AIM OF THE EXERCISE:
Restate each of the lines given below, word for word.

MATERIAL SUPPLIED:

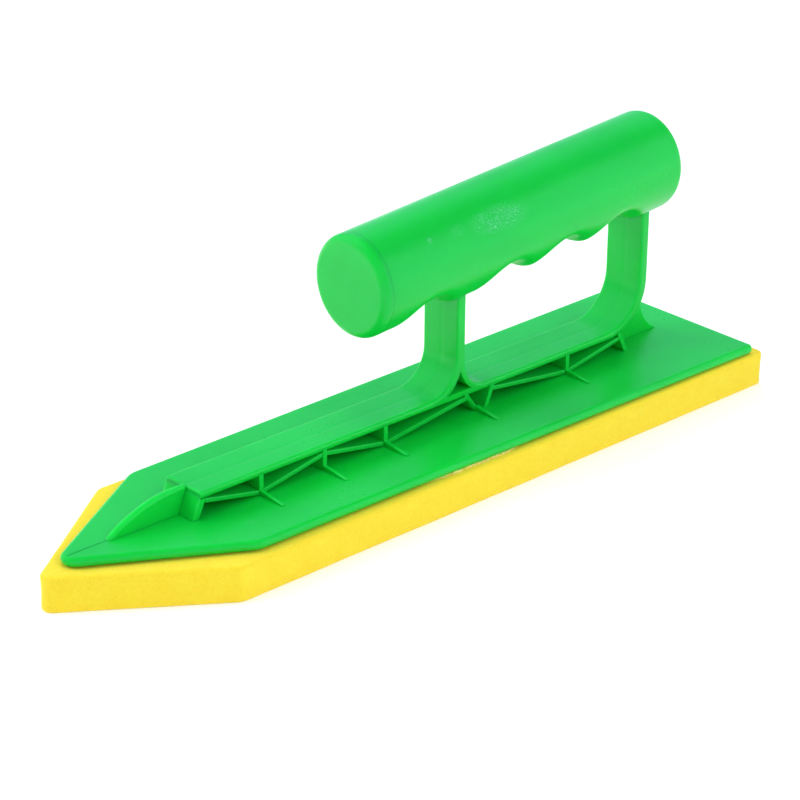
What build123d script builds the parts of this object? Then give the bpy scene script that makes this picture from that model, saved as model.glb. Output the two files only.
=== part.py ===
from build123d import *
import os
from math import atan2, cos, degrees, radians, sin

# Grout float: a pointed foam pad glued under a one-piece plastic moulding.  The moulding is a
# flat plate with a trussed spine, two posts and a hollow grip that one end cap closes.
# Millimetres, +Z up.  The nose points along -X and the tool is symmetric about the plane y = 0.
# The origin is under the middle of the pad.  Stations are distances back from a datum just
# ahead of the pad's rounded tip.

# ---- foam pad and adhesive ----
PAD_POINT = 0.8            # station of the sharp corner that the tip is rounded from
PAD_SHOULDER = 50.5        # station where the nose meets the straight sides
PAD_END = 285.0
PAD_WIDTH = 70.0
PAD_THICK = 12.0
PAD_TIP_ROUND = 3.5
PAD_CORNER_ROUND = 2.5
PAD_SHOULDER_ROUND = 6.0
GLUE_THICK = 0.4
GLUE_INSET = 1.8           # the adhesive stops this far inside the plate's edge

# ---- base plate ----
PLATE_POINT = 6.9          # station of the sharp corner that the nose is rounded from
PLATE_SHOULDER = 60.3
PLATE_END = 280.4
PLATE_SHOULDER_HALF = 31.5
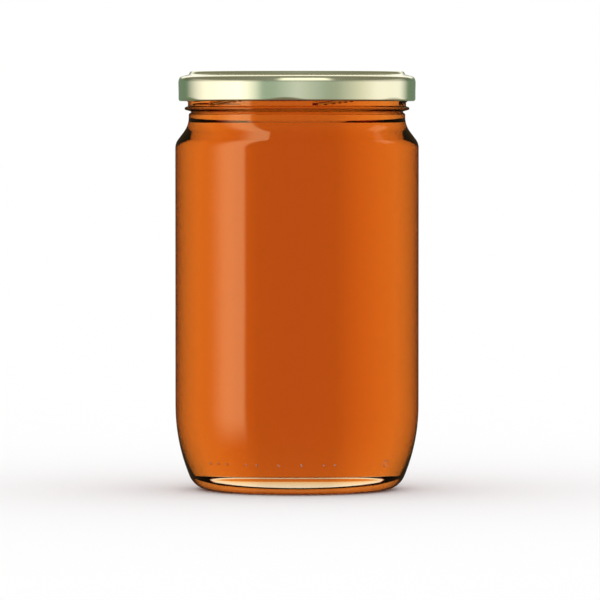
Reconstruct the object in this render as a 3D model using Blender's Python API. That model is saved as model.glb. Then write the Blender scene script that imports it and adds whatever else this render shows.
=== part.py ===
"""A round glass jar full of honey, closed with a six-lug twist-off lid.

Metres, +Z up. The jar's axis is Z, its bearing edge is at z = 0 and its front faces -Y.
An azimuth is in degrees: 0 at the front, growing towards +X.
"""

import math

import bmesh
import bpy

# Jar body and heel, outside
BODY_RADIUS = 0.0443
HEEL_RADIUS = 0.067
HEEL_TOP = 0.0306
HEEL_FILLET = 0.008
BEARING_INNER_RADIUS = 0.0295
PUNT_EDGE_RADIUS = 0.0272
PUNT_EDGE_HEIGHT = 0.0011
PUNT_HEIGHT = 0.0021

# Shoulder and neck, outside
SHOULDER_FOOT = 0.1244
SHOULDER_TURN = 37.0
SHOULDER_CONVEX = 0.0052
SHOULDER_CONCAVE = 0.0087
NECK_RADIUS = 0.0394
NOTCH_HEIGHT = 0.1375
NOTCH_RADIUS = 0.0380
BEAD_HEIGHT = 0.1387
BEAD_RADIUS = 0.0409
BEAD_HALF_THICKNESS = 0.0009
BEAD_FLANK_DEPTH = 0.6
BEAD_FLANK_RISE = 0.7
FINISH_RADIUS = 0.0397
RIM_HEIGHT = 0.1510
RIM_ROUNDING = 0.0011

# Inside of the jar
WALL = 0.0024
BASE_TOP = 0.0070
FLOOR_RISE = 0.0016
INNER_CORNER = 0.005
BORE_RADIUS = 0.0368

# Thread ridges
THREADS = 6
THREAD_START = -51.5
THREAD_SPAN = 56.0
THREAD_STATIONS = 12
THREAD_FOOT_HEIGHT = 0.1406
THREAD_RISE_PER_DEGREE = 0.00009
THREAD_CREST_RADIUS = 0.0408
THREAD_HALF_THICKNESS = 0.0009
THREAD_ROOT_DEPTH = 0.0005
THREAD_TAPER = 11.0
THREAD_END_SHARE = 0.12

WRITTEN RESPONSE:
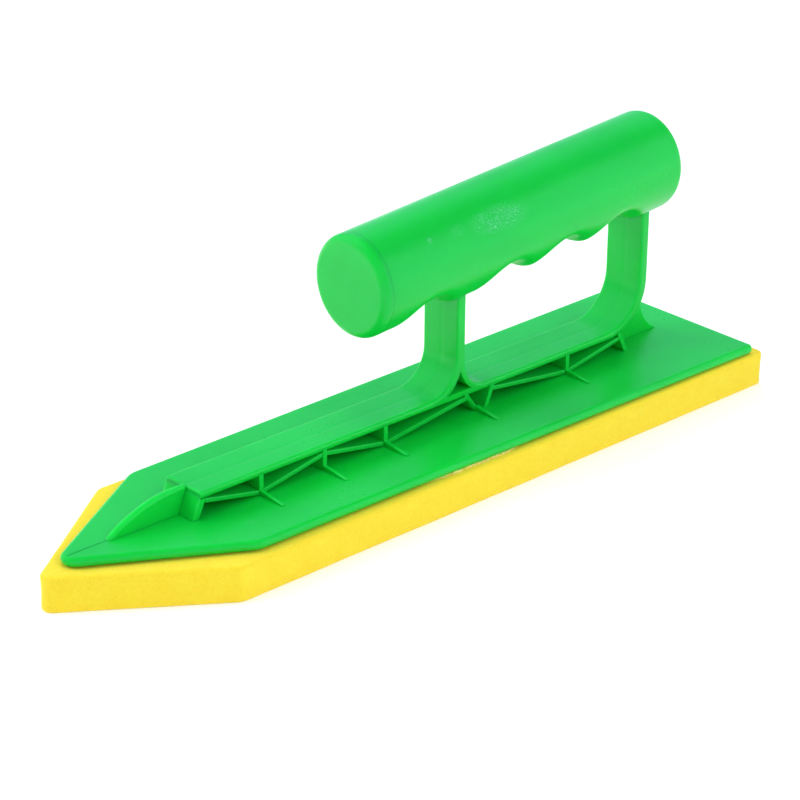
What build123d script builds the parts of this object? Then give the bpy scene script that makes this picture from that model, saved as model.glb. Output the two files only.
=== part.py ===
from build123d import *
import os
from math import atan2, cos, degrees, radians, sin

# Grout float: a pointed foam pad glued under a one-piece plastic moulding.  The moulding is a
# flat plate with a trussed spine, two posts and a hollow grip that one end cap closes.
# Millimetres, +Z up.  The nose points along -X and the tool is symmetric about the plane y = 0.
# The origin is under the middle of the pad.  Stations are distances back from a datum just
# ahead of the pad's rounded tip.

# ---- foam pad and adhesive ----
PAD_POINT = 0.8            # station of the sharp corner that the tip is rounded from
PAD_SHOULDER = 50.5        # station where the nose meets the straight sides
PAD_END = 285.0
PAD_WIDTH = 70.0
PAD_THICK = 12.0
PAD_TIP_ROUND = 3.5
PAD_CORNER_ROUND = 2.5
PAD_SHOULDER_ROUND = 6.0
GLUE_THICK = 0.4
GLUE_INSET = 1.8           # the adhesive stops this far inside the plate's edge

# ---- base plate ----
PLATE_POINT = 6.9          # station of the sharp corner that the nose is rounded from
PLATE_SHOULDER = 60.3
PLATE_END = 280.4
PLATE_SHOULDER_HALF = 31.5
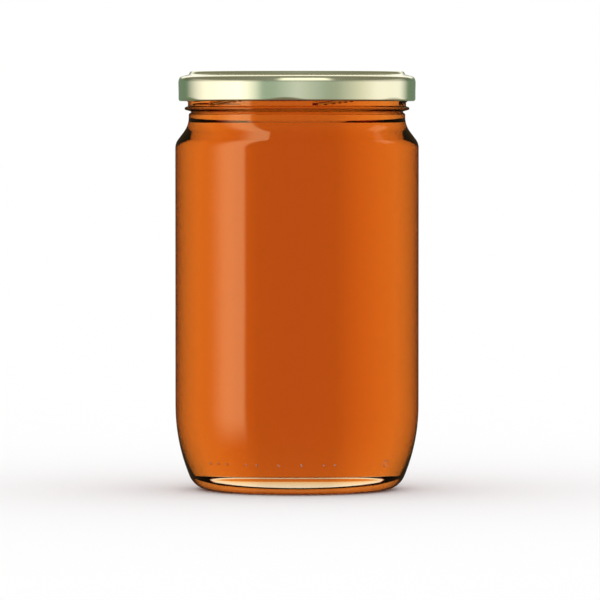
Reconstruct the object in this render as a 3D model using Blender's Python API. That model is saved as model.glb. Then write the Blender scene script that imports it and adds whatever else this render shows.
=== part.py ===
"""A round glass jar full of honey, closed with a six-lug twist-off lid.

Metres, +Z up. The jar's axis is Z, its bearing edge is at z = 0 and its front faces -Y.
An azimuth is in degrees: 0 at the front, growing towards +X.
"""

import math

import bmesh
import bpy

# Jar body and heel, outside
BODY_RADIUS = 0.0443
HEEL_RADIUS = 0.067
HEEL_TOP = 0.0306
HEEL_FILLET = 0.008
BEARING_INNER_RADIUS = 0.0295
PUNT_EDGE_RADIUS = 0.0272
PUNT_EDGE_HEIGHT = 0.0011
PUNT_HEIGHT = 0.0021

# Shoulder and neck, outside
SHOULDER_FOOT = 0.1244
SHOULDER_TURN = 37.0
SHOULDER_CONVEX = 0.0052
SHOULDER_CONCAVE = 0.0087
NECK_RADIUS = 0.0394
NOTCH_HEIGHT = 0.1375
NOTCH_RADIUS = 0.0380
BEAD_HEIGHT = 0.1387
BEAD_RADIUS = 0.0409
BEAD_HALF_THICKNESS = 0.0009
BEAD_FLANK_DEPTH = 0.6
BEAD_FLANK_RISE = 0.7
FINISH_RADIUS = 0.0397
RIM_HEIGHT = 0.1510
RIM_ROUNDING = 0.0011

# Inside of the jar
WALL = 0.0024
BASE_TOP = 0.0070
FLOOR_RISE = 0.0016
INNER_CORNER = 0.005
BORE_RADIUS = 0.0368

# Thread ridges
THREADS = 6
THREAD_START = -51.5
THREAD_SPAN = 56.0
THREAD_STATIONS = 12
THREAD_FOOT_HEIGHT = 0.1406
THREAD_RISE_PER_DEGREE = 0.00009
THREAD_CREST_RADIUS = 0.0408
THREAD_HALF_THICKNESS = 0.0009
THREAD_ROOT_DEPTH = 0.0005
THREAD_TAPER = 11.0
THREAD_END_SHARE = 0.12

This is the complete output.